[Dataset items]
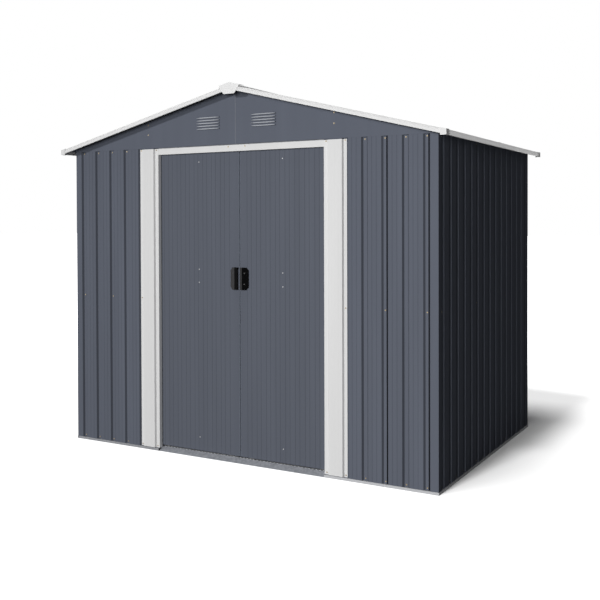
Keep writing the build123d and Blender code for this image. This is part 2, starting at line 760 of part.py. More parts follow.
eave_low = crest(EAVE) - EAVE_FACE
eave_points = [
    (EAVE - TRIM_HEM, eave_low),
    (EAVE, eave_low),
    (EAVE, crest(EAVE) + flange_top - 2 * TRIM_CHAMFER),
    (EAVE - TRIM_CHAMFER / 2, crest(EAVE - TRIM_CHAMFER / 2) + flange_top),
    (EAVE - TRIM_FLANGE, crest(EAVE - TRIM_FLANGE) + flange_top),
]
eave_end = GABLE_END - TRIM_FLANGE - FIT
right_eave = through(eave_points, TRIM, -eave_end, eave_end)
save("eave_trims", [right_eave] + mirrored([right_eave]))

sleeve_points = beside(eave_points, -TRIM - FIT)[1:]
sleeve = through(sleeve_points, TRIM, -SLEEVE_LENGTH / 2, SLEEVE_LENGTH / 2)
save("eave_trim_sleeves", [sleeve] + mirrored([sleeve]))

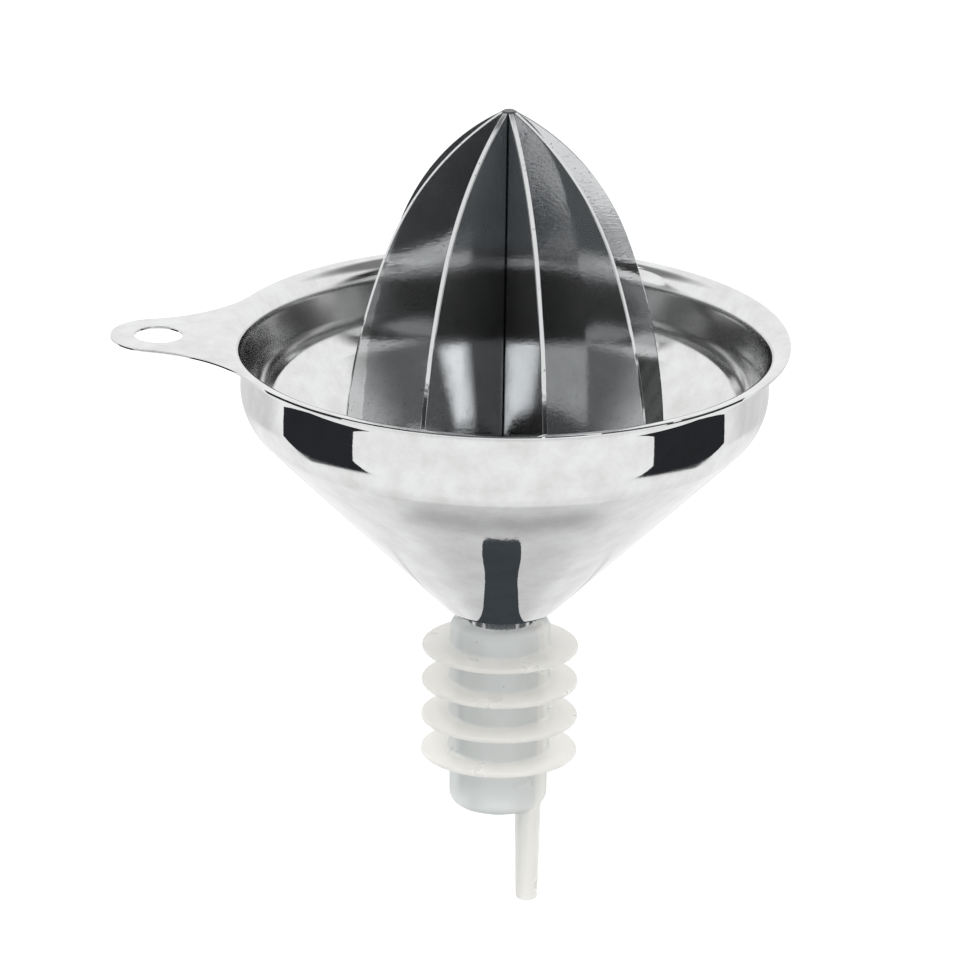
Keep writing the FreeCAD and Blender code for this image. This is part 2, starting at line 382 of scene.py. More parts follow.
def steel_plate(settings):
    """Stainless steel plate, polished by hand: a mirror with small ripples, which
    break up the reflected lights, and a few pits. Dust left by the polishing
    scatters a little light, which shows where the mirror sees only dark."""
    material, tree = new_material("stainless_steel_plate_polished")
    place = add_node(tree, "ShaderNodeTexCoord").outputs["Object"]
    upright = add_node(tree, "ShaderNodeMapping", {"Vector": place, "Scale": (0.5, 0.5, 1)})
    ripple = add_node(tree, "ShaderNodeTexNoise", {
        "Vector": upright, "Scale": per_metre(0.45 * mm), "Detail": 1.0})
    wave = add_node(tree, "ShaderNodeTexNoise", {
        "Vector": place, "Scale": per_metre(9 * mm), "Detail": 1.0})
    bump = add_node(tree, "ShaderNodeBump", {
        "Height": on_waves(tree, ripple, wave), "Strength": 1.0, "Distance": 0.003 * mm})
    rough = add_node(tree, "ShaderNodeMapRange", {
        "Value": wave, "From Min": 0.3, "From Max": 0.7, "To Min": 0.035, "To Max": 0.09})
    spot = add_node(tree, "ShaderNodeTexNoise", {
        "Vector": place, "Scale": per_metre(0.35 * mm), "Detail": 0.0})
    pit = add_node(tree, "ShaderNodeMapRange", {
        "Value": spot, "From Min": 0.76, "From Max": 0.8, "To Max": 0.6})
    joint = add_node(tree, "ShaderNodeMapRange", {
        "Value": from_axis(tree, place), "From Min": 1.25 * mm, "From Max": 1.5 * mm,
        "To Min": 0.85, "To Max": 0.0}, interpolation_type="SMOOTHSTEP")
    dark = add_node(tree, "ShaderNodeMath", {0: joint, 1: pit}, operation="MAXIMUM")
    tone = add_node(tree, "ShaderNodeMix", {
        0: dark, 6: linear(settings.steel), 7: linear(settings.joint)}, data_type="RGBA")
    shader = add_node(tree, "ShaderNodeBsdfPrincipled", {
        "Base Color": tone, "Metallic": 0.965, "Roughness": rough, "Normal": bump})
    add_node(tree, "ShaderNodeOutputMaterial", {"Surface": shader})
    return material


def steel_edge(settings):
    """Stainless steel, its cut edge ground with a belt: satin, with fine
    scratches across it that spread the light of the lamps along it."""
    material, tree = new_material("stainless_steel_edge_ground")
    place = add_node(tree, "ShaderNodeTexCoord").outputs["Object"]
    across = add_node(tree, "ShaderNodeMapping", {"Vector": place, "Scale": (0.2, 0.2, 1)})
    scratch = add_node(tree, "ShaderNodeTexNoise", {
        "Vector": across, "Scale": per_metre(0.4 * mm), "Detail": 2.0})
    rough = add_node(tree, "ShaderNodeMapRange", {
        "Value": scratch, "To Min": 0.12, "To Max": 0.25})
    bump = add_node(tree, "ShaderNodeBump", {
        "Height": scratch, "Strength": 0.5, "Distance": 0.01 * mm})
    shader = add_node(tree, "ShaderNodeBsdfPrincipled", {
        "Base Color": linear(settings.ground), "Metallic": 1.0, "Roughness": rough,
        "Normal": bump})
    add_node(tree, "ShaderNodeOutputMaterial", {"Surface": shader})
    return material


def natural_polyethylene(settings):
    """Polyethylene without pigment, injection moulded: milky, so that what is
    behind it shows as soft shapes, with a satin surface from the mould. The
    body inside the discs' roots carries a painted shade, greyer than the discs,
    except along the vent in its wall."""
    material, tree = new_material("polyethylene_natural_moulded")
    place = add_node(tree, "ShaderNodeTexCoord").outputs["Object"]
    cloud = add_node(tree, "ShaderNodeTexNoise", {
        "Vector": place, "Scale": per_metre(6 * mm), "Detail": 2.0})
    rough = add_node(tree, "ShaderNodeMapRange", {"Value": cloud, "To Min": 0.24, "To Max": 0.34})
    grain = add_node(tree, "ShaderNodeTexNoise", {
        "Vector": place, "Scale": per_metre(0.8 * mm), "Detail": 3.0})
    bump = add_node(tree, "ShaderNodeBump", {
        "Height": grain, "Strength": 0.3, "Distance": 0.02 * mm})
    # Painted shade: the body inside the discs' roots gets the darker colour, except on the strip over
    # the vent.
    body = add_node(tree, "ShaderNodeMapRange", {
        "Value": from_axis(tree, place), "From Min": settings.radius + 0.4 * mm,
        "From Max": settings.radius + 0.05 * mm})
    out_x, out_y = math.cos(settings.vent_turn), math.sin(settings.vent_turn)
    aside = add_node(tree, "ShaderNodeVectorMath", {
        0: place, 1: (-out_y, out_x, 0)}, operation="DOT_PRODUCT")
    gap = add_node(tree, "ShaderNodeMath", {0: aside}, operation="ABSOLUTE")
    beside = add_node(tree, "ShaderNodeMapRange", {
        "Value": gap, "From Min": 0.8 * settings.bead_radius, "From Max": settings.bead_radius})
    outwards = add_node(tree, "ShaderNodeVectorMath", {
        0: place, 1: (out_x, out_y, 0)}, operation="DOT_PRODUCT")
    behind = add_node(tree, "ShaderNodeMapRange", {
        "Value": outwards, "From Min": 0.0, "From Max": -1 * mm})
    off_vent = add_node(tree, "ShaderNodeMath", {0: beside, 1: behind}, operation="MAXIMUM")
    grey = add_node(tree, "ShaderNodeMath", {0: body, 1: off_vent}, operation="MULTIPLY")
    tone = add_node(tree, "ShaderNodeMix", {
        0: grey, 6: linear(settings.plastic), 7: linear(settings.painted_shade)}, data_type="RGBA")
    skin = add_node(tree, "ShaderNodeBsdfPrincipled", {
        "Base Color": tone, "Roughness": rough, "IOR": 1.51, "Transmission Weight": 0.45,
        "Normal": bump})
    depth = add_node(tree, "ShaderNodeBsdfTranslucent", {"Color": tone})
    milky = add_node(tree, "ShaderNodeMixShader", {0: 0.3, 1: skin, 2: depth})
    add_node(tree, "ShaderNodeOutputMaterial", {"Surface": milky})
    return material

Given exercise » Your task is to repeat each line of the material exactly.

The output »
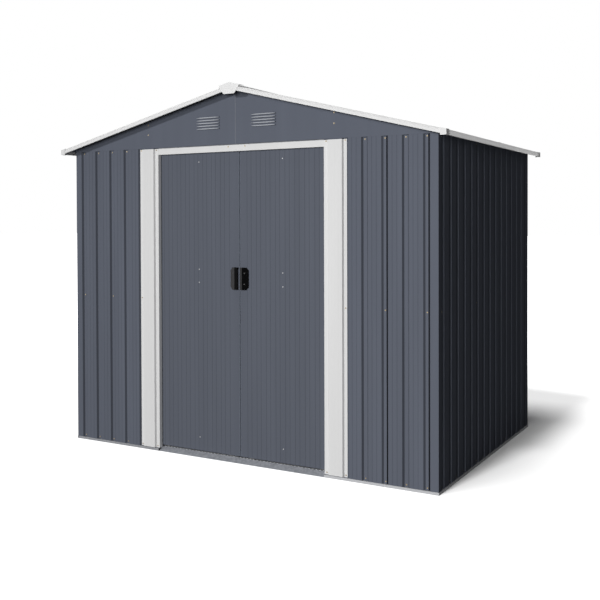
Keep writing the build123d and Blender code for this image. This is part 2, starting at line 760 of part.py. More parts follow.
eave_low = crest(EAVE) - EAVE_FACE
eave_points = [
    (EAVE - TRIM_HEM, eave_low),
    (EAVE, eave_low),
    (EAVE, crest(EAVE) + flange_top - 2 * TRIM_CHAMFER),
    (EAVE - TRIM_CHAMFER / 2, crest(EAVE - TRIM_CHAMFER / 2) + flange_top),
    (EAVE - TRIM_FLANGE, crest(EAVE - TRIM_FLANGE) + flange_top),
]
eave_end = GABLE_END - TRIM_FLANGE - FIT
right_eave = through(eave_points, TRIM, -eave_end, eave_end)
save("eave_trims", [right_eave] + mirrored([right_eave]))

sleeve_points = beside(eave_points, -TRIM - FIT)[1:]
sleeve = through(sleeve_points, TRIM, -SLEEVE_LENGTH / 2, SLEEVE_LENGTH / 2)
save("eave_trim_sleeves", [sleeve] + mirrored([sleeve]))

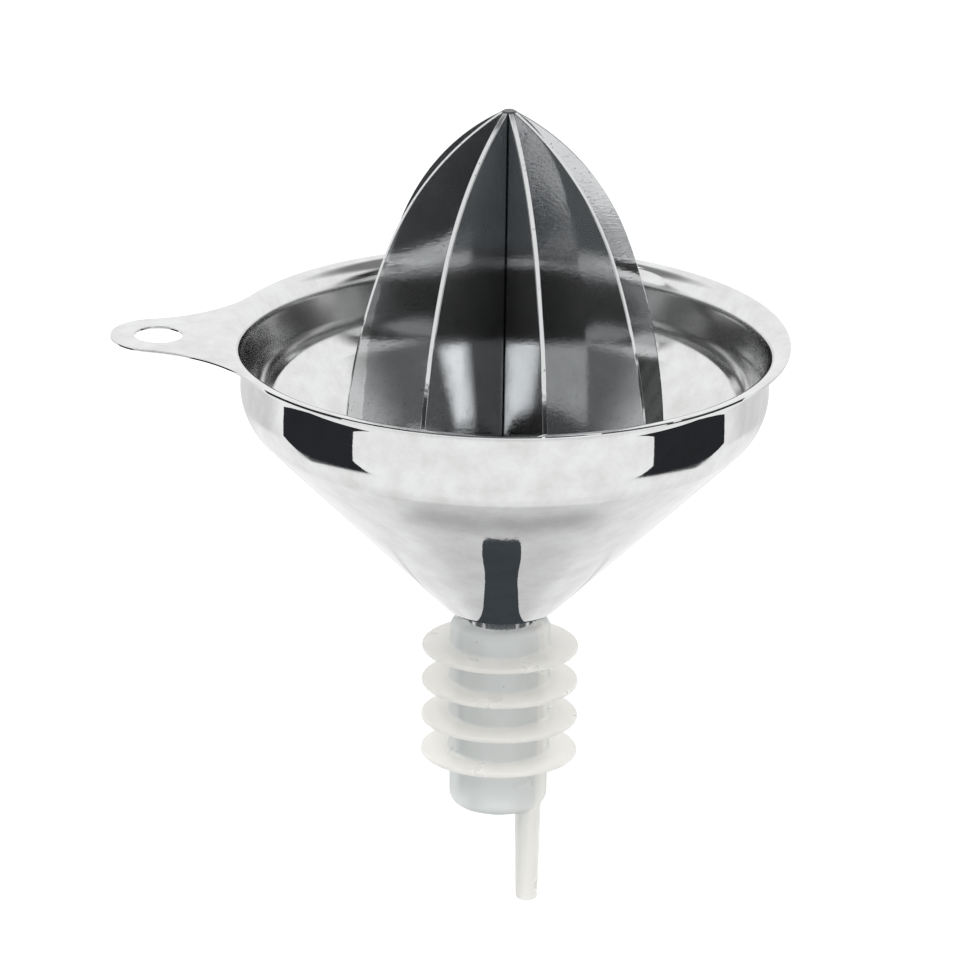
Keep writing the FreeCAD and Blender code for this image. This is part 2, starting at line 382 of scene.py. More parts follow.
def steel_plate(settings):
    """Stainless steel plate, polished by hand: a mirror with small ripples, which
    break up the reflected lights, and a few pits. Dust left by the polishing
    scatters a little light, which shows where the mirror sees only dark."""
    material, tree = new_material("stainless_steel_plate_polished")
    place = add_node(tree, "ShaderNodeTexCoord").outputs["Object"]
    upright = add_node(tree, "ShaderNodeMapping", {"Vector": place, "Scale": (0.5, 0.5, 1)})
    ripple = add_node(tree, "ShaderNodeTexNoise", {
        "Vector": upright, "Scale": per_metre(0.45 * mm), "Detail": 1.0})
    wave = add_node(tree, "ShaderNodeTexNoise", {
        "Vector": place, "Scale": per_metre(9 * mm), "Detail": 1.0})
    bump = add_node(tree, "ShaderNodeBump", {
        "Height": on_waves(tree, ripple, wave), "Strength": 1.0, "Distance": 0.003 * mm})
    rough = add_node(tree, "ShaderNodeMapRange", {
        "Value": wave, "From Min": 0.3, "From Max": 0.7, "To Min": 0.035, "To Max": 0.09})
    spot = add_node(tree, "ShaderNodeTexNoise", {
        "Vector": place, "Scale": per_metre(0.35 * mm), "Detail": 0.0})
    pit = add_node(tree, "ShaderNodeMapRange", {
        "Value": spot, "From Min": 0.76, "From Max": 0.8, "To Max": 0.6})
    joint = add_node(tree, "ShaderNodeMapRange", {
        "Value": from_axis(tree, place), "From Min": 1.25 * mm, "From Max": 1.5 * mm,
        "To Min": 0.85, "To Max": 0.0}, interpolation_type="SMOOTHSTEP")
    dark = add_node(tree, "ShaderNodeMath", {0: joint, 1: pit}, operation="MAXIMUM")
    tone = add_node(tree, "ShaderNodeMix", {
        0: dark, 6: linear(settings.steel), 7: linear(settings.joint)}, data_type="RGBA")
    shader = add_node(tree, "ShaderNodeBsdfPrincipled", {
        "Base Color": tone, "Metallic": 0.965, "Roughness": rough, "Normal": bump})
    add_node(tree, "ShaderNodeOutputMaterial", {"Surface": shader})
    return material


def steel_edge(settings):
    """Stainless steel, its cut edge ground with a belt: satin, with fine
    scratches across it that spread the light of the lamps along it."""
    material, tree = new_material("stainless_steel_edge_ground")
    place = add_node(tree, "ShaderNodeTexCoord").outputs["Object"]
    across = add_node(tree, "ShaderNodeMapping", {"Vector": place, "Scale": (0.2, 0.2, 1)})
    scratch = add_node(tree, "ShaderNodeTexNoise", {
        "Vector": across, "Scale": per_metre(0.4 * mm), "Detail": 2.0})
    rough = add_node(tree, "ShaderNodeMapRange", {
        "Value": scratch, "To Min": 0.12, "To Max": 0.25})
    bump = add_node(tree, "ShaderNodeBump", {
        "Height": scratch, "Strength": 0.5, "Distance": 0.01 * mm})
    shader = add_node(tree, "ShaderNodeBsdfPrincipled", {
        "Base Color": linear(settings.ground), "Metallic": 1.0, "Roughness": rough,
        "Normal": bump})
    add_node(tree, "ShaderNodeOutputMaterial", {"Surface": shader})
    return material


def natural_polyethylene(settings):
    """Polyethylene without pigment, injection moulded: milky, so that what is
    behind it shows as soft shapes, with a satin surface from the mould. The
    body inside the discs' roots carries a painted shade, greyer than the discs,
    except along the vent in its wall."""
    material, tree = new_material("polyethylene_natural_moulded")
    place = add_node(tree, "ShaderNodeTexCoord").outputs["Object"]
    cloud = add_node(tree, "ShaderNodeTexNoise", {
        "Vector": place, "Scale": per_metre(6 * mm), "Detail": 2.0})
    rough = add_node(tree, "ShaderNodeMapRange", {"Value": cloud, "To Min": 0.24, "To Max": 0.34})
    grain = add_node(tree, "ShaderNodeTexNoise", {
        "Vector": place, "Scale": per_metre(0.8 * mm), "Detail": 3.0})
    bump = add_node(tree, "ShaderNodeBump", {
        "Height": grain, "Strength": 0.3, "Distance": 0.02 * mm})
    # Painted shade: the body inside the discs' roots gets the darker colour, except on the strip over
    # the vent.
    body = add_node(tree, "ShaderNodeMapRange", {
        "Value": from_axis(tree, place), "From Min": settings.radius + 0.4 * mm,
        "From Max": settings.radius + 0.05 * mm})
    out_x, out_y = math.cos(settings.vent_turn), math.sin(settings.vent_turn)
    aside = add_node(tree, "ShaderNodeVectorMath", {
        0: place, 1: (-out_y, out_x, 0)}, operation="DOT_PRODUCT")
    gap = add_node(tree, "ShaderNodeMath", {0: aside}, operation="ABSOLUTE")
    beside = add_node(tree, "ShaderNodeMapRange", {
        "Value": gap, "From Min": 0.8 * settings.bead_radius, "From Max": settings.bead_radius})
    outwards = add_node(tree, "ShaderNodeVectorMath", {
        0: place, 1: (out_x, out_y, 0)}, operation="DOT_PRODUCT")
    behind = add_node(tree, "ShaderNodeMapRange", {
        "Value": outwards, "From Min": 0.0, "From Max": -1 * mm})
    off_vent = add_node(tree, "ShaderNodeMath", {0: beside, 1: behind}, operation="MAXIMUM")
    grey = add_node(tree, "ShaderNodeMath", {0: body, 1: off_vent}, operation="MULTIPLY")
    tone = add_node(tree, "ShaderNodeMix", {
        0: grey, 6: linear(settings.plastic), 7: linear(settings.painted_shade)}, data_type="RGBA")
    skin = add_node(tree, "ShaderNodeBsdfPrincipled", {
        "Base Color": tone, "Roughness": rough, "IOR": 1.51, "Transmission Weight": 0.45,
        "Normal": bump})
    depth = add_node(tree, "ShaderNodeBsdfTranslucent", {"Color": tone})
    milky = add_node(tree, "ShaderNodeMixShader", {0: 0.3, 1: skin, 2: depth})
    add_node(tree, "ShaderNodeOutputMaterial", {"Surface": milky})
    return material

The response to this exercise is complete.